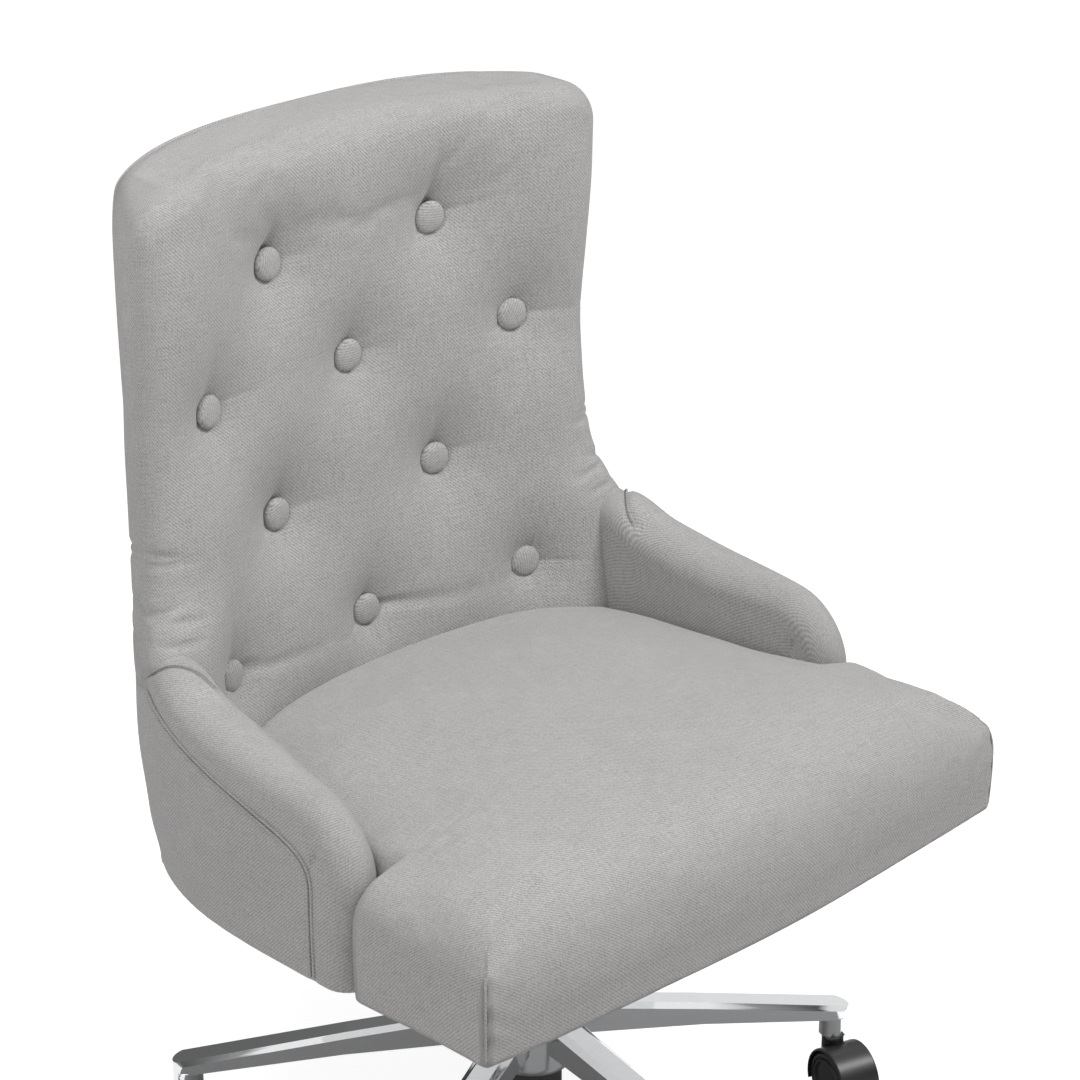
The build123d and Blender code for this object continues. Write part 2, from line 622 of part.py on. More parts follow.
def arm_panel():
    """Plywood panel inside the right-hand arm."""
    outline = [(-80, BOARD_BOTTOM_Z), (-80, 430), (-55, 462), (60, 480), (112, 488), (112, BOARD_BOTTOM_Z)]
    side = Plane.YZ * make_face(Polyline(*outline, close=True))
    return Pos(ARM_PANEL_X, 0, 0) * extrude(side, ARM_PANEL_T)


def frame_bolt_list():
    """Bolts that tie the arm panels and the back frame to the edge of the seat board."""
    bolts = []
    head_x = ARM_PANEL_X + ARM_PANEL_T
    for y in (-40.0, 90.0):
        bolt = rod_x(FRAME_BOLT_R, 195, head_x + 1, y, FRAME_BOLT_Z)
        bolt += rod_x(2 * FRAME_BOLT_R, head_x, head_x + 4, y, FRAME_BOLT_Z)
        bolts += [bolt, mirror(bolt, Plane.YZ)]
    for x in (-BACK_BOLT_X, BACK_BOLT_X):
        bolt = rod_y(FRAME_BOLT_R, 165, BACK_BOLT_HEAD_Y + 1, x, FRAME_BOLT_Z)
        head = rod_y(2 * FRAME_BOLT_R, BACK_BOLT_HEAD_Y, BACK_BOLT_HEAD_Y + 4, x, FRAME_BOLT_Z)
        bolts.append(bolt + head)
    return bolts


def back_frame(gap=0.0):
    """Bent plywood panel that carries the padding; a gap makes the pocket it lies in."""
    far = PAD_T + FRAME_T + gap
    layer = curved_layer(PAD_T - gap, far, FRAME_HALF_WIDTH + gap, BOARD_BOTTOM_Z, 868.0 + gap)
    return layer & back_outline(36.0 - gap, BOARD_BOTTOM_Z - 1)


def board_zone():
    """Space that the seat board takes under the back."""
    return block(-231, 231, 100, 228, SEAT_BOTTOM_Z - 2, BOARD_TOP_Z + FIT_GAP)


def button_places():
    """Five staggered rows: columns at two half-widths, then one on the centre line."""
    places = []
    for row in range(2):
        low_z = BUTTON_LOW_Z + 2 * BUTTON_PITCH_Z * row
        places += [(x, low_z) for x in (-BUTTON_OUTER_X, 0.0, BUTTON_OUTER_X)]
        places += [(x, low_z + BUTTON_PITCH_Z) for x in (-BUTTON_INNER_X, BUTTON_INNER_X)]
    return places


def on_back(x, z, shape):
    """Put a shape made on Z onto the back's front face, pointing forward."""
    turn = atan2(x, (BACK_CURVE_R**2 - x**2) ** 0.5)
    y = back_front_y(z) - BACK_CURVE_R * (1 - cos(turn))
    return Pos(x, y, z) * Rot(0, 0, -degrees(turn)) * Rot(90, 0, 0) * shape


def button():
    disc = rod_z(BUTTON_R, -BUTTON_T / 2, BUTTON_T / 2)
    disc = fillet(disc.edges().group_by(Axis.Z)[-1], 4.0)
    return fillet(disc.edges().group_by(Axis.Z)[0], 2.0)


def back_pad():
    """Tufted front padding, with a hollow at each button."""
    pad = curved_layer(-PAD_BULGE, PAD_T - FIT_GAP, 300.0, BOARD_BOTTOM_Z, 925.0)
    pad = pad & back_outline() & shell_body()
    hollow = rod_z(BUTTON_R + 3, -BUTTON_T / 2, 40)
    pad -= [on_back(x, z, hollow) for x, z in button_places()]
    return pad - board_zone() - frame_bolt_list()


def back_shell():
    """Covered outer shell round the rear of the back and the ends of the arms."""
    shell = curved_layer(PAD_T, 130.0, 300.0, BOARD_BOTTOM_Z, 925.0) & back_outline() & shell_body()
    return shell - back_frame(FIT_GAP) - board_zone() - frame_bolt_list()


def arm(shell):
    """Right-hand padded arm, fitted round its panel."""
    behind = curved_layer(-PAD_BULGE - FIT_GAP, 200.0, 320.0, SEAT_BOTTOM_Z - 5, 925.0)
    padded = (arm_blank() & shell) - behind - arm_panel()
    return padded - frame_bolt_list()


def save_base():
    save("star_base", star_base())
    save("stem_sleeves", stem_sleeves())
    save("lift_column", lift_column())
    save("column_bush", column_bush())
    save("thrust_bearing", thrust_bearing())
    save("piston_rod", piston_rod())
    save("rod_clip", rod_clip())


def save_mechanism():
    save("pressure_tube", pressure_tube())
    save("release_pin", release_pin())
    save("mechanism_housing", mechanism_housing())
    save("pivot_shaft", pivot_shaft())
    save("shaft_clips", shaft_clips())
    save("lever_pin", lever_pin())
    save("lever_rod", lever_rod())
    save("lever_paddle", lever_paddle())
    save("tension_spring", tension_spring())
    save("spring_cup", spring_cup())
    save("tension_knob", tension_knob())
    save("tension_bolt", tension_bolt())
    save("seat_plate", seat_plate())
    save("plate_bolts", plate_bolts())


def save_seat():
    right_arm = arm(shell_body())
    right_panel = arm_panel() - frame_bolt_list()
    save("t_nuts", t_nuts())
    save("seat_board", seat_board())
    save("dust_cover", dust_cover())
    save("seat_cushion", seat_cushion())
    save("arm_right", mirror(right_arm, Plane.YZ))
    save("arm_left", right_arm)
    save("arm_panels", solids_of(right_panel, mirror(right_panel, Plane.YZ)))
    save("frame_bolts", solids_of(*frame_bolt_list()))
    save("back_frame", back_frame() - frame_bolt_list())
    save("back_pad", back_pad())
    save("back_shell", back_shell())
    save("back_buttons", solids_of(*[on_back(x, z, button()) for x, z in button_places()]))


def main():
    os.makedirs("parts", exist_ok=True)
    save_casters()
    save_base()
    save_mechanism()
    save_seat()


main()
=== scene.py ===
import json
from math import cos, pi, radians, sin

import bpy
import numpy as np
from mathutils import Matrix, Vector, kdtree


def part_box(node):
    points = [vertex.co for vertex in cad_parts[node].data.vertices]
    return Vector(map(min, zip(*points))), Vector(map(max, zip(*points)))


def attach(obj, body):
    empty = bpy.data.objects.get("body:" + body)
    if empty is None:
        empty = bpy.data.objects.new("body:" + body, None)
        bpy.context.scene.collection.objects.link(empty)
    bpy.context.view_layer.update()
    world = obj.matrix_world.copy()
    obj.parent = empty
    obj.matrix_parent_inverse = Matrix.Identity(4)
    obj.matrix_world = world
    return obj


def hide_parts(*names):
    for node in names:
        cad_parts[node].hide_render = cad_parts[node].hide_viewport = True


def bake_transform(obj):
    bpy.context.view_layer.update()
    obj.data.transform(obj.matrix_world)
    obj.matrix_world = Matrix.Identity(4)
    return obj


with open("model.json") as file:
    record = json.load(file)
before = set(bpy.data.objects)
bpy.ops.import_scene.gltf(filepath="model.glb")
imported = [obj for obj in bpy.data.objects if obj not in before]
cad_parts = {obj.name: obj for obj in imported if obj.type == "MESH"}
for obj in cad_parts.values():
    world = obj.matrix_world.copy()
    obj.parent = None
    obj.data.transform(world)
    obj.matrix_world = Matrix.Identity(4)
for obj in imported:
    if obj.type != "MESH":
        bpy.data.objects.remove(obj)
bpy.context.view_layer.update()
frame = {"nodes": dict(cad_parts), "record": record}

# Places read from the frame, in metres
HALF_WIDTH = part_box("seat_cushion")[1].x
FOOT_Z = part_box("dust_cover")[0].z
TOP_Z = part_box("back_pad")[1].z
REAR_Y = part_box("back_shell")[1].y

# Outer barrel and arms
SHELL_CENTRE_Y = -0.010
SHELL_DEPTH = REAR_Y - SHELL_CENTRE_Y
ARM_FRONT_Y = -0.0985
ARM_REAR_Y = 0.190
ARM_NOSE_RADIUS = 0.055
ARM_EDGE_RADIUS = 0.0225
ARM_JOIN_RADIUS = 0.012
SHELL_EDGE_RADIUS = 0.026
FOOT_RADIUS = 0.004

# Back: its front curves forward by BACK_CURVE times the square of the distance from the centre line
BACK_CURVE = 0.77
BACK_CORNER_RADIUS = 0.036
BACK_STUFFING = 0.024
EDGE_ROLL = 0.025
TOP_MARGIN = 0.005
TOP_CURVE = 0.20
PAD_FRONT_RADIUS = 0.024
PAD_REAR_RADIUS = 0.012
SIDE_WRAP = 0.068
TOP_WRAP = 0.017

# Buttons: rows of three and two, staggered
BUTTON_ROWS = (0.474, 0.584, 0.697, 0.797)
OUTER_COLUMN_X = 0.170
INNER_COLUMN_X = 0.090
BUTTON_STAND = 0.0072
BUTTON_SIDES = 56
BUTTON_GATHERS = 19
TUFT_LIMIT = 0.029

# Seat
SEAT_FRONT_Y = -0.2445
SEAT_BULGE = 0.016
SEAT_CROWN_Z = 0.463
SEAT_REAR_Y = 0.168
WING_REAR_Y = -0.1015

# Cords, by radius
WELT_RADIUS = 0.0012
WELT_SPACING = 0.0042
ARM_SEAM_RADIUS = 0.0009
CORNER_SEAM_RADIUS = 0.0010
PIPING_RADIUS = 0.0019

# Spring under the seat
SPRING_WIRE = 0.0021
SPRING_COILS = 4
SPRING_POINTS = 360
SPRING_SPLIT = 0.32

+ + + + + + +

BRIEF » Transcribe each line of the data above, unaltered, from the one where "z in button_places()]))" appears to the one where "if empty is" appears, inclusive of both.

ANSWER TO THIS TASK »
    save("back_buttons", solids_of(*[on_back(x, z, button()) for x, z in button_places()]))


def main():
    os.makedirs("parts", exist_ok=True)
    save_casters()
    save_base()
    save_mechanism()
    save_seat()


main()
=== scene.py ===
import json
from math import cos, pi, radians, sin

import bpy
import numpy as np
from mathutils import Matrix, Vector, kdtree


def part_box(node):
    points = [vertex.co for vertex in cad_parts[node].data.vertices]
    return Vector(map(min, zip(*points))), Vector(map(max, zip(*points)))


def attach(obj, body):
    empty = bpy.data.objects.get("body:" + body)
    if empty is None:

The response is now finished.